2-0, But How Good?

Kansas State has opened the season with victories over North Texas (45-6) and Montana State (69-10) to start the 2008 season. How good does that make the Wildcats? That's a good question, but there are multiple reasons to believe the 2008 K-Staters can be pretty darn good.

Two games, two wins … that should have been wins.

That sums up Kansas State's early play in 2008. While the games give little definition as to just how good these Wildcats can be, there's still good reason for optimism.

No. 1, that starts with No. 1. "He was terrific," coach Ron Prince said of Josh Freeman's play Saturday in a 69-10 victory over Montana State. "He is a young man that has really progressed. No one has done it under a microscope like he has."

But one doesn't need a microscope to study Freeman's two-game numbers.

No. 1, No. 1 has accounted for nine touchdowns – five passing and four rushing – in two games.

No. 2, No. 1 has completed 34-of-45 passes for 520 yards and a 5-to-0 ratio in touchdowns-to-interceptions.

No. 3, No. 1 has also rushed the ball 10 times for 58 yards.

Totally satisfied, Josh? "I wouldn't say I ever have complete control because there were obviously some incompletions," said the Wildcats junior quarterback. "We still have stuff that doesn't go perfectly, but I feel I have a good feel for what we're trying to do."

With all eyes on Deon Murphy being Freeman's go-to receiver in 2008, partially due to injury and partially not, Murphy has been the "other" pass catcher.

The junior college receivers have stepped into D-I football and played with excellence. Brandon Banks has 9 catches for 183 yards and Aubrey Quarles has 8 catches for 109 yards, plus returning wide-out Lamark Brown has 7 catches for 82 yards and tight end Jeron Mastrud has 7 catches for 59 yards.

In addition, Freeman has distributed the ball to all positions with wide receivers having 29 catches, tight ends 14 and running backs 1, which is sure to change.

The defense remains a work in progress of working in the old with the new.

First-year starters have included cornerback Blair Irvin, plus linebackers Ulla Pomele and Olu Hall. And, in all reality, coming off redshirt-type seasons are the Moores – Joshua at cornerback and Antwon at linebacker.

Encouraging defensively is the amount of depth K-State plays as Courtney Herndon, Ray Cheatham and Brandon Harold have all been impact players in second-team roles.

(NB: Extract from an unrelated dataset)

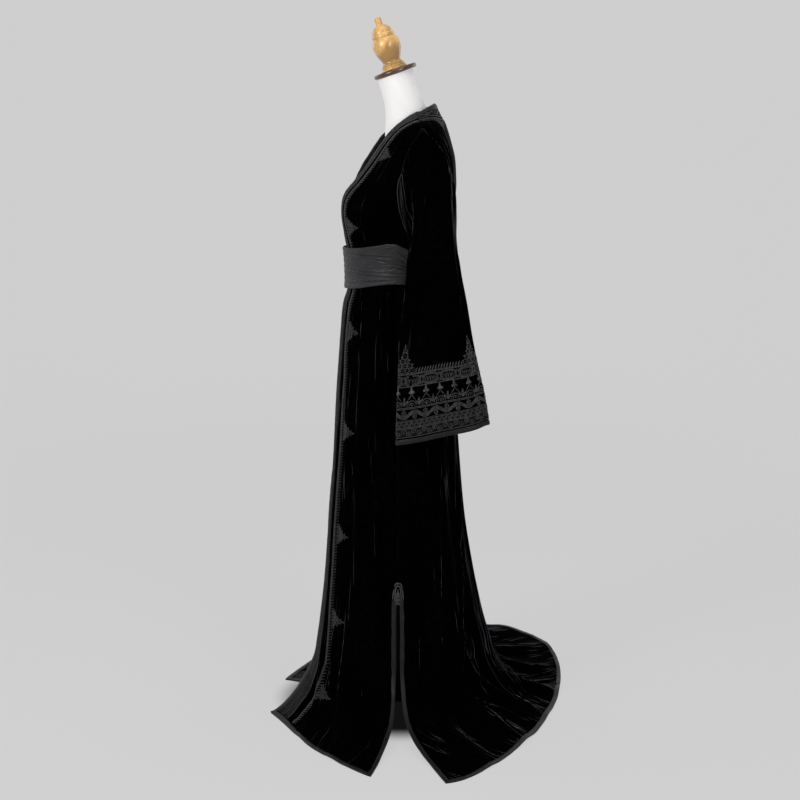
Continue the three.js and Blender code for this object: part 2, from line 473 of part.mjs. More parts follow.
for (const [side, s] of [['left', 1], ['right', -1]]) {
  const f = (u, v) => { const p = sleeve(u * 2 * Math.PI, clamp(v, 0, SLEEVE_LAST)); return [s * p[0], p[1], p[2]]; };
  const cols = () => { const u = []; for (let i = 0; i < S_COLS; i++) u.push((i + 0.5) / S_COLS); return u; };
  const upCuff = (d) => ({ up: (u) => SLEEVE_LAST - d / dist(f(u, SLEEVE_LAST), f(u, SLEEVE_LAST - 1)) });
  const rows = [];
  for (let w = 0; w < SLEEVE_LAST; w++) rows.push(w);
  rows.push(upCuff(CUFF_BRAID[1]), upCuff((CUFF_BRAID[0] + CUFF_BINDING[1]) / 2), SLEEVE_LAST);
  const g = gridOf(f, -s, cols, rows, true), n = rows.length - 1, gap = (CUFF_BRAID[0] - CUFF_BINDING[1]) / 2;
  put(`${side}_sleeve`, wall(g, { t0: 0, t1: WALL }), 'velvet');
  put(`${side}_cuff_binding`, wall(g, { j0: n - 1, t0: TOP, t1: TOP + SATIN, trim: [0, 0, gap, 0] }), 'satin');
  put(`${side}_cuff_braid`, wall(g, { j0: n - 2, j1: n - 1, t0: TOP, t1: TOP + BRAID, trim: [0, 0, 0, gap] }), 'braid');

  // cord piping in the corner between body and sleeve
  const pts = 18, around = 5, R = 1.5, mid = [0, 50, 1372], rings = [];
  for (let i = 0; i < pts; i++) {
    const phi = (i + 0.5) / pts * 2 * Math.PI, a = armhole(phi);
    const o = norm([0, a[1] - mid[1], a[2] - mid[2]]);
    const c = add([s * (a[0] + 1.2), a[1], a[2]], o, 5.6 + (Math.cos(phi) > 0 ? 2.2 : 4.2) * Math.cos(phi) ** 2 + 2.4 * Math.max(0, -Math.sin(phi)));
    const ring2 = [];
    for (let j = 0; j < around; j++) { const t = j / around * 2 * Math.PI; ring2.push(add(add(c, o, R * Math.cos(t)), [s, 0, 0], R * Math.sin(t))); }
    rings.push(ring2);
  }
  const pos = [], idx = [];
  for (const r of rings) for (const p of r) pos.push(...p);
  for (let i = 0; i < pts; i++) for (let j = 0; j < around; j++) {
    const a = i * around + j, b = i * around + (j + 1) % around, c = ((i + 1) % pts) * around + j, d = ((i + 1) % pts) * around + (j + 1) % around;
    s > 0 ? idx.push(a, d, b, a, c, d) : idx.push(a, b, d, a, d, c);
  }
  const cord = new THREE.BufferGeometry();
  cord.setAttribute('position', new THREE.Float32BufferAttribute(pos, 3));
  cord.setIndex(idx);
  put(`${side}_arm_piping`, cord, 'satin');
}

// knots at the tops of the slits -------------------------------
for (const [side, s] of [['left', 1], ['right', -1]]) {
  const g = new THREE.SphereGeometry(1, 12, 7);
  g.scale(SLIT_KNOT.x, SLIT_KNOT.y, SLIT_KNOT.h);
  g.translate(s * (239 + WALL + LIFT + SATIN + LIFT + SLIT_KNOT.x), -5, SLIT_KNOT.z);
  put(`${side}_slit_knot`, g, 'braid');
}

// sash -----------------------------------------------------------
{
  // the closed girth of the bodice and skirt at a height, by angle from centre front towards the left
  const girth = (deg, z) => {
    const a = ((deg % 360) + 360) % 360, side = a <= 180 ? 1 : -1, b = side > 0 ? a : 360 - a;
    const table = b <= 90 ? FRONT : BACK, frac = b <= 90 ? b / 90 : (180 - b) / 90;
    let v = 8; while (v < 14 && level(table, v)[2] > z) v += 0.02;
    const line = (u) => section(level(table, v), u), from = b <= 90 ? 0.1 : 0;
    const u = inFrom(line, 0, frac * (rowLength(line, 0, from, 1) - 0.01), from, 1), p = line(u);
    return [frac < 0.001 ? 0 : side * p[0], p[1], z];
  };
  const f = (u, v) => {
    const deg = u * 360, top = column(SASH_EDGE, (deg % 360 + 360) % 360, 1), bottom = column(SASH_EDGE, (deg % 360 + 360) % 360, 2);
    return girth(deg, lerp(top, bottom, v / SASH.rows));
  };
  const pleated = (u, v) => {
    const p = f(u, v), turn = 360 * (u - Math.round(u));
    // a little further out where the fronts lap
    const push = SASH.inset + (Math.round(v) % 2 ? SASH.pleat : 0) + SASH.lap * bump(turn, 32), l = Math.hypot(p[0], p[1] + 20);
    return [p[0] * (1 + push / l), p[1] + (p[1] + 20) * push / l, p[2]];
  };
  const P = [], N = [];
  for (let j = 0; j <= SASH.rows; j++) {
    const ring = [];
    for (let i = 0; i < SASH.cols; i++) ring.push(pleated(i / SASH.cols, j));
    P.push(ring);
    N.push(ring.map((p) => norm([p[0], p[1] + 20, 0])));
  }
  put('sash', wall({ P, N, out: 1, closed: true }, { t0: 0, t1: SASH.thick }), 'satin');
}

// dress form -------------------------------------------------------
{
  const body = (table) => loft(table.map(([z, yf, yb, hx, tilt]) => {
    const ring = [], cy = (yf + yb) / 2, hy = (yb - yf) / 2;
    for (let i = 0; i < FORM_SIDES; i++) {
      const a = i / FORM_SIDES * 2 * Math.PI;
      ring.push([hx * Math.cos(a), cy + hy * Math.sin(a), z + hy * Math.sin(a) * Math.tan(tilt * rad)]);
    }
    return ring;
  }));
  const solid = (g) => {
    const m = mergeVertices(g, 1e-4);
    return new wasm.Manifold(new wasm.Mesh({ numProp: 3, vertProperties: new Float32Array(m.attributes.position.array), triVerts: new Uint32Array(m.index.array) }));
  };
  const joined = solid(body(FORM)).add(solid(body(NECK))).getMesh();
  const g = new THREE.BufferGeometry();
  g.setAttribute('position', new THREE.BufferAttribute(new Float32Array(joined.vertProperties), 3));
  g.setIndex(new THREE.BufferAttribute(new Uint32Array(joined.triVerts), 1));
  put('form_torso', g, 'jersey');
  const turned = (profile, name, look, lean) => {
    const g = new THREE.LatheGeometry(profile.map(([r, h]) => new THREE.Vector2(r, h)), 26);
    g.rotateX(Math.PI / 2);
    g.rotateX(lean * rad);
    g.translate(...CAP_FOOT);
    put(name, g, look);
  };
  turned(FLANGE_PROFILE, 'form_neck_flange', 'darkwood', CAP_LEAN);
  turned(FINIAL_PROFILE, 'form_finial', 'wood', FINIAL_LEAN);
  const pole = new THREE.CylinderGeometry(POLE.r, POLE.r, POLE.to - POLE.from, POLE.sides);
  pole.rotateX(Math.PI / 2);
  pole.translate(0, 0, (POLE.to + POLE.from) / 2);
  put('stand_pole', pole, 'darkwood');

  // flat three-legged foot: a round hub with a leg to the front and two to the back
  const shape = new THREE.Shape(), out = [];
  for (let k = 0; k < 3; k++) {
    const a = (-90 + 120 * k) * rad, w = FOOT.leg / 2, d = [Math.cos(a), Math.sin(a)], n = [-d[1], d[0]];
    const root = Math.sqrt(FOOT.hub ** 2 - w ** 2);
    const at = (r, s) => [d[0] * r + n[0] * s, d[1] * r + n[1] * s];
    out.push(at(root, -w), at(FOOT.reach - w, -w), at(FOOT.reach, -w * 0.4), at(FOOT.reach, w * 0.4), at(FOOT.reach - w, w), at(root, w));
    const from = Math.atan2(w, root), to = 120 * rad - from;
    for (let i = 1; i < 6; i++) { const t = a + lerp(from, to, i / 6); out.push([FOOT.hub * Math.cos(t), FOOT.hub * Math.sin(t)]); }
  }
  out.forEach(([x, y], i) => (i ? shape.lineTo(x, y) : shape.moveTo(x, y)));
  shape.closePath();
  put('stand_foot', new THREE.ExtrudeGeometry(shape, { depth: FOOT.thick, bevelEnabled: false }), 'iron');
}

export default model;
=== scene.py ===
import math
import bpy
import numpy as np
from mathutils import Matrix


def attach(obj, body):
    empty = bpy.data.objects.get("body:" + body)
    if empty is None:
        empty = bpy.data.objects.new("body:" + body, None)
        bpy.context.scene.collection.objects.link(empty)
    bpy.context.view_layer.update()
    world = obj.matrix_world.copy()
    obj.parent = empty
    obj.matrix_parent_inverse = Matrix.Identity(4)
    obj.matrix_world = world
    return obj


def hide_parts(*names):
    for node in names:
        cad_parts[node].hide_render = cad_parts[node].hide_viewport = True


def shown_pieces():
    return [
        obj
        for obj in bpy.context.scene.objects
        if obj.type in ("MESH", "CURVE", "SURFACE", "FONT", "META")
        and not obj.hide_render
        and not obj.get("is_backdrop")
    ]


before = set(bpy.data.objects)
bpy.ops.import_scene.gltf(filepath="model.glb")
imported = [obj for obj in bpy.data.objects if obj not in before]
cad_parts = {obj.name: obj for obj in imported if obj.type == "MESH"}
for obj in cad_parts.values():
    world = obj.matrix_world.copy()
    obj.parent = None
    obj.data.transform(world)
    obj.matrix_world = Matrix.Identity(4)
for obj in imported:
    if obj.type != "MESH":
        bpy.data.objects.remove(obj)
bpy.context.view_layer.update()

MM = 0.001

# ------------------------------------------------------------------ driving sizes, in millimetres
WALL, LIFT = 2.0, 0.3
TOP = WALL + LIFT
LAST, FALL_ROWS, FLOOR_Z, UNDERLAP = 20, 6, 1.0, 10.0
V_HEM = LAST + FALL_ROWS
SLIT_V = 18.3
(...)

While K-State played without turnovers in the first week, the Wildcats forced four take-aways against Montana State, not to mention blocking two punts for touchdowns.

"That is how we have to play at Kansas State," Prince said. "It is part of our culture, history and tradition. It is jut what we have to do."

Special teams are in good hands when it comes to return men as Murphy, Quarles and Banks are all of Big 12 ability, and Brooks Rossman can kick the ball with anyone.

The question remains in punting the football. Transfer George Pierson punted twice for a 42.7 average in the opener, but wasn't even called on against Montana State.

But all things considered, bring on the Louisville Cardinals. The Wildcats are in need of a tougher test. That comes Sept. 17 in Louisville in a game televised by ESPN.